There are significant advantages to the distribution model, including exact provenance at the point of delivery. But I think it’s an error to treat it as uniquely trustworthy: it’s the same code either way.




"Trust" as two meanings in English:

- You can trust someone as in "think they're honest and won't betray me".

- You can trust someone as in "think they are competent and won't screw-up".

In this case, we trust distributions packagers in both ways. Not only do we trust that they are non-malicious, we also trust that they won't clumsily package code without even skimming through it.


The point was not about competency. I think typical distribution packagers are very competent.

"They won't screw up" is the wrong way to look at security: humans always screw up. We're essentially fallible. We would all do well to remember that the xz backdoor was not caught by distribution code review: it was caught due to a performance side effect that the next adversary will be more careful to avoid.

Software stacks are getting bigger, largely due to engineering pressures that are outside of the control of distributions. It's a basic fact that that means work for the same (or fewer) people, which in turn means less time spent on more complicated packages. Under those conditions, competency is not the deciding factor.

This is, separately, why having lots of little packages can be (but isn't necessarily) a good thing: small packages that decompose into well-understood units of work can be reviewed more quickly and comprehensively, and can be assigned capabilities that can be tracked and audited with static analysis. You can't do that as easily (or at all) when every package decides to hand-roll its own subcomponents.


> "They won't screw up" is the wrong way to look at security: humans always screw up. We're essentially fallible.

Sure. So pick a system that includes at least one extra possible barrier to them screwing up than the system that has none.


It’s not “either or.” It’s been decades since a “package the world” approach has been practical at human scales.

(I think it’s great that distributions provide one extra set of eyes. But we’re deluding ourselves if we think that can scale to the actual realized demand for both new software and continuous change to software. It’s also not very fair to the distributions.)


The average distro package maintainer is not reviewing the underlying code changes in packages to determine if they are malicious, nor is the average disto package maintainer qualified to spot intentionally obfuscated malicious code.

The the average distro package maintainers is “person who cares that package repos stay up to date and is willing to commit their time to that work”


You are making a sweeping assumption that people who create container images are incompetent.


It's not only the packager. Some distros have an actual security team. That does not mean they audit everything, but it's vastly better than getting random code from PyPi.


Some companies providing container images also have security teams. Some companies providing pypi packages also have security teams. Your point is?

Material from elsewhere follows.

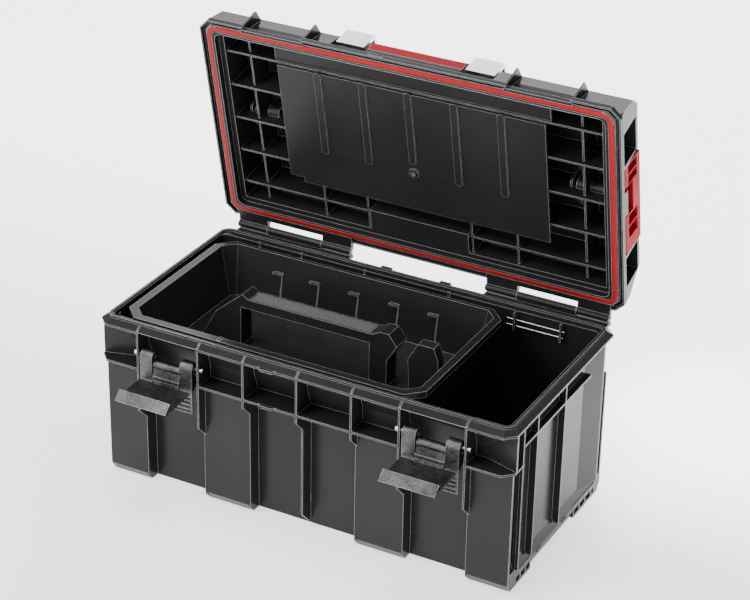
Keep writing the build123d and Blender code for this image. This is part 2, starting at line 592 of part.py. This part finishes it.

The point is that if you pull 100 dependencies from PyPi, you have absolutely no idea who you are trusting unless you put the effort to go check those 100 dependencies.

If you link to dependencies that you get from Canonical, then you know that a security team is caring about the packages that Canonical distributes and actually patches them. Who patches security issues in PyPi? The individual package maintainers, which may well be pushing a malware leveraging typo-squatting. Typo-squatting is not really a thing in the Ubuntu package manager, is it?

Not saying it's perfect. Just that it's better than the far west. PyPi is pretty much like downloading a .exe from a webpage without even opening the webpage (because back in the days, opening the webpage could sometimes - not always - tell you that it was clearly shady).


All I hear is “here’s a business opportunity, go figure out if you can sell a python registry with libraries vetted by a security team”. Maybe there’s money in it.

Canonical doesn’t do this as a good will. They make money on it, right? Who vets packages for fedora? alpine? arch?


The money is in the service that flags stuff in the registry, which you can sell N times to N companies that now have both embedded and vendor security teams. The companies now need to self host the registry and the scanner to see what’s out of compliance, otherwise they can’t be a vendor for anyone else. And their embedded security team basically siphons cash away from corporate, functioning as an engine of harassment for devs trying to get work done, while working as middlemen for the upstream security vendor.

Since none of this is particularly effective or efficient, money is made from someone’s perspective, but mostly it functions like a “cost of doing business” tax that you can’t avoid


Isn't that what Anaconda does? As opposed to say conda-forge? Anaconda tries hard to get orgs to pay money when they could just use conda-forge which has more packages, more up to date etc.